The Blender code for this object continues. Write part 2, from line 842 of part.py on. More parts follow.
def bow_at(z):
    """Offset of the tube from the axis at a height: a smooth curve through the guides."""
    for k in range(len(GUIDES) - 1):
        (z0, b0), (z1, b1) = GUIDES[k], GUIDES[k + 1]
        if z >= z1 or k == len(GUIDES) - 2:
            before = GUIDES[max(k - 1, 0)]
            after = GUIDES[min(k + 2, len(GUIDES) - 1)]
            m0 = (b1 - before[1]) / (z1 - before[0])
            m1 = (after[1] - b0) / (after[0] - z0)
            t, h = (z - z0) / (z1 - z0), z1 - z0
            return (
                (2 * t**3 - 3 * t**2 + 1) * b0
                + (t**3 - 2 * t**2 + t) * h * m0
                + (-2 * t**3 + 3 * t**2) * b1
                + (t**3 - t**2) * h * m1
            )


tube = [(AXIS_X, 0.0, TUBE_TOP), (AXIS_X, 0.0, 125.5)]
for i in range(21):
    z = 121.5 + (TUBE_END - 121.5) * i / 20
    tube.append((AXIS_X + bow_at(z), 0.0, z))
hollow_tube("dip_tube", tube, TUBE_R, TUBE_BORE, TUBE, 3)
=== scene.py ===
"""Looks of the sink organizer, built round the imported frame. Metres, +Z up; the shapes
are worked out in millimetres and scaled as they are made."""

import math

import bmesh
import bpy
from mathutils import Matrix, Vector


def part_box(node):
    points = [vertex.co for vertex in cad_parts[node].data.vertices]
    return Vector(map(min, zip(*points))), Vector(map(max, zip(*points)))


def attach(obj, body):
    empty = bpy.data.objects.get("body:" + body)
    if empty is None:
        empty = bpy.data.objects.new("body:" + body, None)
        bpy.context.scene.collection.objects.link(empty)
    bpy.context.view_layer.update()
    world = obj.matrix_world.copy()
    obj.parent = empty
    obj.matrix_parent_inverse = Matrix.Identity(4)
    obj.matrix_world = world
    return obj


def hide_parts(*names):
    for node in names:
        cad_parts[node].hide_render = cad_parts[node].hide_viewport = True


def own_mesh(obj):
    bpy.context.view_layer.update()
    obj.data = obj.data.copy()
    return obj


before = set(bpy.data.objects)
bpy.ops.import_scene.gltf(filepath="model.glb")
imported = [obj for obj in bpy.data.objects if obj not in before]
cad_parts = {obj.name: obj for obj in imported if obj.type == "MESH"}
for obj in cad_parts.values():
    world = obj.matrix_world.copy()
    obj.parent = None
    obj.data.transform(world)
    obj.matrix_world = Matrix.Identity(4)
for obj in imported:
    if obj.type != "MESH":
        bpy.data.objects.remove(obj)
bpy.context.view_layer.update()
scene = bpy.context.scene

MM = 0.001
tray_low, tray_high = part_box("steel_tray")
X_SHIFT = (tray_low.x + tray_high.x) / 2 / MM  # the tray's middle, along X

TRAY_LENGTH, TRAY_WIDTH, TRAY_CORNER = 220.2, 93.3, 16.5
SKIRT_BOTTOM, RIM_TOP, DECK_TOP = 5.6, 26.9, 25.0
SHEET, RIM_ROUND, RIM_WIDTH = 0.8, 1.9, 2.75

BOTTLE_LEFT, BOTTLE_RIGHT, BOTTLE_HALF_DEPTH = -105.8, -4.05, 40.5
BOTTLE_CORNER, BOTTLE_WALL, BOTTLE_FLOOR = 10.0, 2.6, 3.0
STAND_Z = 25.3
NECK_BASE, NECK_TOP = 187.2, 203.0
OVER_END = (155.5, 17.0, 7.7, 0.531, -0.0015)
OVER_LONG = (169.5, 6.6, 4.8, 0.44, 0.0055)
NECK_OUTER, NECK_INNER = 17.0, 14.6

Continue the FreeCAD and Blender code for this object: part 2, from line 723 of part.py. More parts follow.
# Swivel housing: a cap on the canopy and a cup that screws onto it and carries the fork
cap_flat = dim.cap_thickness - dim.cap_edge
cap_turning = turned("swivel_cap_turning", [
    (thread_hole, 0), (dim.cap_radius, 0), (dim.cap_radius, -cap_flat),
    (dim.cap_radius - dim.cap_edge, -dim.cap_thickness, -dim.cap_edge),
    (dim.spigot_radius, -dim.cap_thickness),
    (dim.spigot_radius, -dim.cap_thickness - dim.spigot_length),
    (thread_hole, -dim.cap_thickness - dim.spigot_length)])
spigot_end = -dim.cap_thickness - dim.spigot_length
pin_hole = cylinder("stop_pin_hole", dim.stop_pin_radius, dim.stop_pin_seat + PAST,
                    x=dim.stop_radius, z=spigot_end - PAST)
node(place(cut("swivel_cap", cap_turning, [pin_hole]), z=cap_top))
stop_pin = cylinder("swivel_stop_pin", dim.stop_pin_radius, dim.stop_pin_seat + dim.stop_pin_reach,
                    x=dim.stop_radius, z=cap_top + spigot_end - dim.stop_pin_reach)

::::

Instructions for the task: Between the line containing "tube = [(AXIS_X, 0.0, TUBE_TOP), (AXIS_X, 0.0, 125.5)]" and the line containing "obj.matrix_parent_inverse = Matrix.Identity(4)" lies the part to return. Return it exactly, counting both of those lines.

Final answer:
tube = [(AXIS_X, 0.0, TUBE_TOP), (AXIS_X, 0.0, 125.5)]
for i in range(21):
    z = 121.5 + (TUBE_END - 121.5) * i / 20
    tube.append((AXIS_X + bow_at(z), 0.0, z))
hollow_tube("dip_tube", tube, TUBE_R, TUBE_BORE, TUBE, 3)
=== scene.py ===
"""Looks of the sink organizer, built round the imported frame. Metres, +Z up; the shapes
are worked out in millimetres and scaled as they are made."""

import math

import bmesh
import bpy
from mathutils import Matrix, Vector


def part_box(node):
    points = [vertex.co for vertex in cad_parts[node].data.vertices]
    return Vector(map(min, zip(*points))), Vector(map(max, zip(*points)))


def attach(obj, body):
    empty = bpy.data.objects.get("body:" + body)
    if empty is None:
        empty = bpy.data.objects.new("body:" + body, None)
        bpy.context.scene.collection.objects.link(empty)
    bpy.context.view_layer.update()
    world = obj.matrix_world.copy()
    obj.parent = empty
    obj.matrix_parent_inverse = Matrix.Identity(4)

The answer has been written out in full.